-------- MATERIAL PROVIDED

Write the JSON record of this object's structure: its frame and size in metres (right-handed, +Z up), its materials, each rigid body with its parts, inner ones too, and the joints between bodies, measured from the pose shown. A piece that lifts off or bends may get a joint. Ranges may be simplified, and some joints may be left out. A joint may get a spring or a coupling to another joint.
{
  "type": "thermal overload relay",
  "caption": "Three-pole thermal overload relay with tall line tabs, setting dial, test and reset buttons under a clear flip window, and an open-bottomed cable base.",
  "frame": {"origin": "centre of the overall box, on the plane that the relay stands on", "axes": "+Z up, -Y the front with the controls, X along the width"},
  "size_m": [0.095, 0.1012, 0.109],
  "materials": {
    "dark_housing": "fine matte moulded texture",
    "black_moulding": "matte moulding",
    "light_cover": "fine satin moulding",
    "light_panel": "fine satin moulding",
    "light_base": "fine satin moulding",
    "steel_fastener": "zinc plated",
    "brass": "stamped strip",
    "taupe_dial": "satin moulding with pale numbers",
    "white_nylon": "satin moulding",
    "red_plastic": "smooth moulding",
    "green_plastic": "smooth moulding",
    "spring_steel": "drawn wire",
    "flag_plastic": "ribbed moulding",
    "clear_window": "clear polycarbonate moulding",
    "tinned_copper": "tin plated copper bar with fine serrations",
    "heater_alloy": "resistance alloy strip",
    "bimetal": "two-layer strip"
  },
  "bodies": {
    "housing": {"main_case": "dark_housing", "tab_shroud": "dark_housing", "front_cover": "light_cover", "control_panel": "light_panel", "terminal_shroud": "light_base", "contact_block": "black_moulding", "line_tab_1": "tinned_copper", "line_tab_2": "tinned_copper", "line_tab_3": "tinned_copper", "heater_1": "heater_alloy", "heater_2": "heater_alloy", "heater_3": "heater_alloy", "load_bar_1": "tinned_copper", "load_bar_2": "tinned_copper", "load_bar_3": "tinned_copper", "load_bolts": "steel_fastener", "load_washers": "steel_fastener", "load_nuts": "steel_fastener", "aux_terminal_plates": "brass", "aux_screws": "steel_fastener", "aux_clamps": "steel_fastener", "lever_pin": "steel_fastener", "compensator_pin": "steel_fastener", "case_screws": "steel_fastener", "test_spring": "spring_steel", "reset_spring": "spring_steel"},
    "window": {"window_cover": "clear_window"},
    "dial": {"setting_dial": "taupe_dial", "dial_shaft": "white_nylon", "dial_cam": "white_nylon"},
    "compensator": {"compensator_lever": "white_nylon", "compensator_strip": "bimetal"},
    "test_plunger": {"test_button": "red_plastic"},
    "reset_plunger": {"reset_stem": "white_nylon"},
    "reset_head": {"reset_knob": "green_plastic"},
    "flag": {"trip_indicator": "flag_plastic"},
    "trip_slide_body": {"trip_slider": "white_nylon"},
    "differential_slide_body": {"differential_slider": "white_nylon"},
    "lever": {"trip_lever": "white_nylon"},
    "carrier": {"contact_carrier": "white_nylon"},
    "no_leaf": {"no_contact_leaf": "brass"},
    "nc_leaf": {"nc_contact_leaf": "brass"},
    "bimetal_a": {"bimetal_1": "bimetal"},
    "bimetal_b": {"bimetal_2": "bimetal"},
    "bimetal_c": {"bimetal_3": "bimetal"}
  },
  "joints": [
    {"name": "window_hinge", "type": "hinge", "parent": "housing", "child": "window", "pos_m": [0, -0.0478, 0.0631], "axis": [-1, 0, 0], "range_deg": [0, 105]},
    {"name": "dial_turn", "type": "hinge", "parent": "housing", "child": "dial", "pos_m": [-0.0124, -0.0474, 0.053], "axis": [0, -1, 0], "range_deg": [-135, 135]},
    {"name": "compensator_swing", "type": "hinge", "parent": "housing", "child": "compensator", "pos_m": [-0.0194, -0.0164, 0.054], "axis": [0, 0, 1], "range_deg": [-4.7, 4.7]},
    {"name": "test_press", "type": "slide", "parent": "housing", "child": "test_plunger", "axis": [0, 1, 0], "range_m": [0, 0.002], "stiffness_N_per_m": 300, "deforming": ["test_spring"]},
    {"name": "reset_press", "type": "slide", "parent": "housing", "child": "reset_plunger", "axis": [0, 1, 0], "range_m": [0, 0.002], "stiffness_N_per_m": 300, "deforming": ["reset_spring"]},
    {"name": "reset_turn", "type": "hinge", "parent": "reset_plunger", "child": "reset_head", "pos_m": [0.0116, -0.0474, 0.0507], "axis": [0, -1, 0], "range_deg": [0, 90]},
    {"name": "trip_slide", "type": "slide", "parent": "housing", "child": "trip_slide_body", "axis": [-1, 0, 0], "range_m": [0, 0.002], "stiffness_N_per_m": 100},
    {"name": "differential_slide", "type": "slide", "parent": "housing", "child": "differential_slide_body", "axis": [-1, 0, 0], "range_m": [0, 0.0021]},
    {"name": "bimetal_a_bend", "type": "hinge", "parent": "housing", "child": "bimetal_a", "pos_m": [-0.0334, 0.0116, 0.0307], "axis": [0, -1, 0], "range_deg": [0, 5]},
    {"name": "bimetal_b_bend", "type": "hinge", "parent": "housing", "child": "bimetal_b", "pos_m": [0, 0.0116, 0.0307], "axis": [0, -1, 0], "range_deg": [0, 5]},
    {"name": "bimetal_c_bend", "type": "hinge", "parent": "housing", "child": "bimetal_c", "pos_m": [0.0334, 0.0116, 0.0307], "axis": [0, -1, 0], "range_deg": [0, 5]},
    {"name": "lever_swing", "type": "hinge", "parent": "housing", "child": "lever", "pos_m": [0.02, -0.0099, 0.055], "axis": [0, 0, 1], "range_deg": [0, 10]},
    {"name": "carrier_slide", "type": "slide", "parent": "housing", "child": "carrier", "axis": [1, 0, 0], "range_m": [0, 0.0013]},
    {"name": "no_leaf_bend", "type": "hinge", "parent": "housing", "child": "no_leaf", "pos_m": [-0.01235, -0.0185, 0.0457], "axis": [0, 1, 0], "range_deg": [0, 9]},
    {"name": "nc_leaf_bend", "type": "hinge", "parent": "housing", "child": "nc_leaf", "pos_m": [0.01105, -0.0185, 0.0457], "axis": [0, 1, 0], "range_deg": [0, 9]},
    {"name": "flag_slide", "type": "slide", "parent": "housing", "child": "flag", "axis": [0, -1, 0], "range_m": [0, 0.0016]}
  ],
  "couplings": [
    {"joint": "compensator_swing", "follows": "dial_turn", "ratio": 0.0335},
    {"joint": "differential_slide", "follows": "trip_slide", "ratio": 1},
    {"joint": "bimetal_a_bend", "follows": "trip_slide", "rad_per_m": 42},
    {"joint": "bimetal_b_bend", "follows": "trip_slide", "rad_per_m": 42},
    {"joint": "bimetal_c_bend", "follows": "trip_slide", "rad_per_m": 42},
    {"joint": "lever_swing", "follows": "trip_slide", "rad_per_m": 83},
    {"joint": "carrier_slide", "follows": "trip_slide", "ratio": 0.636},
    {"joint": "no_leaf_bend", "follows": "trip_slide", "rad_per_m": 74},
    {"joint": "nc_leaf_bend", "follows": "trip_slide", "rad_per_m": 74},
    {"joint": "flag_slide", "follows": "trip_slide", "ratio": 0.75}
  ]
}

----------------

## [YOUR GOAL]
Extract each line of the material exactly as it stands.

## [OUTPUT BELOW]
Write the JSON record of this object's structure: its frame and size in metres (right-handed, +Z up), its materials, each rigid body with its parts, inner ones too, and the joints between bodies, measured from the pose shown. A piece that lifts off or bends may get a joint. Ranges may be simplified, and some joints may be left out. A joint may get a spring or a coupling to another joint.
{
  "type": "thermal overload relay",
  "caption": "Three-pole thermal overload relay with tall line tabs, setting dial, test and reset buttons under a clear flip window, and an open-bottomed cable base.",
  "frame": {"origin": "centre of the overall box, on the plane that the relay stands on", "axes": "+Z up, -Y the front with the controls, X along the width"},
  "size_m": [0.095, 0.1012, 0.109],
  "materials": {
    "dark_housing": "fine matte moulded texture",
    "black_moulding": "matte moulding",
    "light_cover": "fine satin moulding",
    "light_panel": "fine satin moulding",
    "light_base": "fine satin moulding",
    "steel_fastener": "zinc plated",
    "brass": "stamped strip",
    "taupe_dial": "satin moulding with pale numbers",
    "white_nylon": "satin moulding",
    "red_plastic": "smooth moulding",
    "green_plastic": "smooth moulding",
    "spring_steel": "drawn wire",
    "flag_plastic": "ribbed moulding",
    "clear_window": "clear polycarbonate moulding",
    "tinned_copper": "tin plated copper bar with fine serrations",
    "heater_alloy": "resistance alloy strip",
    "bimetal": "two-layer strip"
  },
  "bodies": {
    "housing": {"main_case": "dark_housing", "tab_shroud": "dark_housing", "front_cover": "light_cover", "control_panel": "light_panel", "terminal_shroud": "light_base", "contact_block": "black_moulding", "line_tab_1": "tinned_copper", "line_tab_2": "tinned_copper", "line_tab_3": "tinned_copper", "heater_1": "heater_alloy", "heater_2": "heater_alloy", "heater_3": "heater_alloy", "load_bar_1": "tinned_copper", "load_bar_2": "tinned_copper", "load_bar_3": "tinned_copper", "load_bolts": "steel_fastener", "load_washers": "steel_fastener", "load_nuts": "steel_fastener", "aux_terminal_plates": "brass", "aux_screws": "steel_fastener", "aux_clamps": "steel_fastener", "lever_pin": "steel_fastener", "compensator_pin": "steel_fastener", "case_screws": "steel_fastener", "test_spring": "spring_steel", "reset_spring": "spring_steel"},
    "window": {"window_cover": "clear_window"},
    "dial": {"setting_dial": "taupe_dial", "dial_shaft": "white_nylon", "dial_cam": "white_nylon"},
    "compensator": {"compensator_lever": "white_nylon", "compensator_strip": "bimetal"},
    "test_plunger": {"test_button": "red_plastic"},
    "reset_plunger": {"reset_stem": "white_nylon"},
    "reset_head": {"reset_knob": "green_plastic"},
    "flag": {"trip_indicator": "flag_plastic"},
    "trip_slide_body": {"trip_slider": "white_nylon"},
    "differential_slide_body": {"differential_slider": "white_nylon"},
    "lever": {"trip_lever": "white_nylon"},
    "carrier": {"contact_carrier": "white_nylon"},
    "no_leaf": {"no_contact_leaf": "brass"},
    "nc_leaf": {"nc_contact_leaf": "brass"},
    "bimetal_a": {"bimetal_1": "bimetal"},
    "bimetal_b": {"bimetal_2": "bimetal"},
    "bimetal_c": {"bimetal_3": "bimetal"}
  },
  "joints": [
    {"name": "window_hinge", "type": "hinge", "parent": "housing", "child": "window", "pos_m": [0, -0.0478, 0.0631], "axis": [-1, 0, 0], "range_deg": [0, 105]},
    {"name": "dial_turn", "type": "hinge", "parent": "housing", "child": "dial", "pos_m": [-0.0124, -0.0474, 0.053], "axis": [0, -1, 0], "range_deg": [-135, 135]},
    {"name": "compensator_swing", "type": "hinge", "parent": "housing", "child": "compensator", "pos_m": [-0.0194, -0.0164, 0.054], "axis": [0, 0, 1], "range_deg": [-4.7, 4.7]},
    {"name": "test_press", "type": "slide", "parent": "housing", "child": "test_plunger", "axis": [0, 1, 0], "range_m": [0, 0.002], "stiffness_N_per_m": 300, "deforming": ["test_spring"]},
    {"name": "reset_press", "type": "slide", "parent": "housing", "child": "reset_plunger", "axis": [0, 1, 0], "range_m": [0, 0.002], "stiffness_N_per_m": 300, "deforming": ["reset_spring"]},
    {"name": "reset_turn", "type": "hinge", "parent": "reset_plunger", "child": "reset_head", "pos_m": [0.0116, -0.0474, 0.0507], "axis": [0, -1, 0], "range_deg": [0, 90]},
    {"name": "trip_slide", "type": "slide", "parent": "housing", "child": "trip_slide_body", "axis": [-1, 0, 0], "range_m": [0, 0.002], "stiffness_N_per_m": 100},
    {"name": "differential_slide", "type": "slide", "parent": "housing", "child": "differential_slide_body", "axis": [-1, 0, 0], "range_m": [0, 0.0021]},
    {"name": "bimetal_a_bend", "type": "hinge", "parent": "housing", "child": "bimetal_a", "pos_m": [-0.0334, 0.0116, 0.0307], "axis": [0, -1, 0], "range_deg": [0, 5]},
    {"name": "bimetal_b_bend", "type": "hinge", "parent": "housing", "child": "bimetal_b", "pos_m": [0, 0.0116, 0.0307], "axis": [0, -1, 0], "range_deg": [0, 5]},
    {"name": "bimetal_c_bend", "type": "hinge", "parent": "housing", "child": "bimetal_c", "pos_m": [0.0334, 0.0116, 0.0307], "axis": [0, -1, 0], "range_deg": [0, 5]},
    {"name": "lever_swing", "type": "hinge", "parent": "housing", "child": "lever", "pos_m": [0.02, -0.0099, 0.055], "axis": [0, 0, 1], "range_deg": [0, 10]},
    {"name": "carrier_slide", "type": "slide", "parent": "housing", "child": "carrier", "axis": [1, 0, 0], "range_m": [0, 0.0013]},
    {"name": "no_leaf_bend", "type": "hinge", "parent": "housing", "child": "no_leaf", "pos_m": [-0.01235, -0.0185, 0.0457], "axis": [0, 1, 0], "range_deg": [0, 9]},
    {"name": "nc_leaf_bend", "type": "hinge", "parent": "housing", "child": "nc_leaf", "pos_m": [0.01105, -0.0185, 0.0457], "axis": [0, 1, 0], "range_deg": [0, 9]},
    {"name": "flag_slide", "type": "slide", "parent": "housing", "child": "flag", "axis": [0, -1, 0], "range_m": [0, 0.0016]}
  ],
  "couplings": [
    {"joint": "compensator_swing", "follows": "dial_turn", "ratio": 0.0335},
    {"joint": "differential_slide", "follows": "trip_slide", "ratio": 1},
    {"joint": "bimetal_a_bend", "follows": "trip_slide", "rad_per_m": 42},
    {"joint": "bimetal_b_bend", "follows": "trip_slide", "rad_per_m": 42},
    {"joint": "bimetal_c_bend", "follows": "trip_slide", "rad_per_m": 42},
    {"joint": "lever_swing", "follows": "trip_slide", "rad_per_m": 83},
    {"joint": "carrier_slide", "follows": "trip_slide", "ratio": 0.636},
    {"joint": "no_leaf_bend", "follows": "trip_slide", "rad_per_m": 74},
    {"joint": "nc_leaf_bend", "follows": "trip_slide", "rad_per_m": 74},
    {"joint": "flag_slide", "follows": "trip_slide", "ratio": 0.75}
  ]
}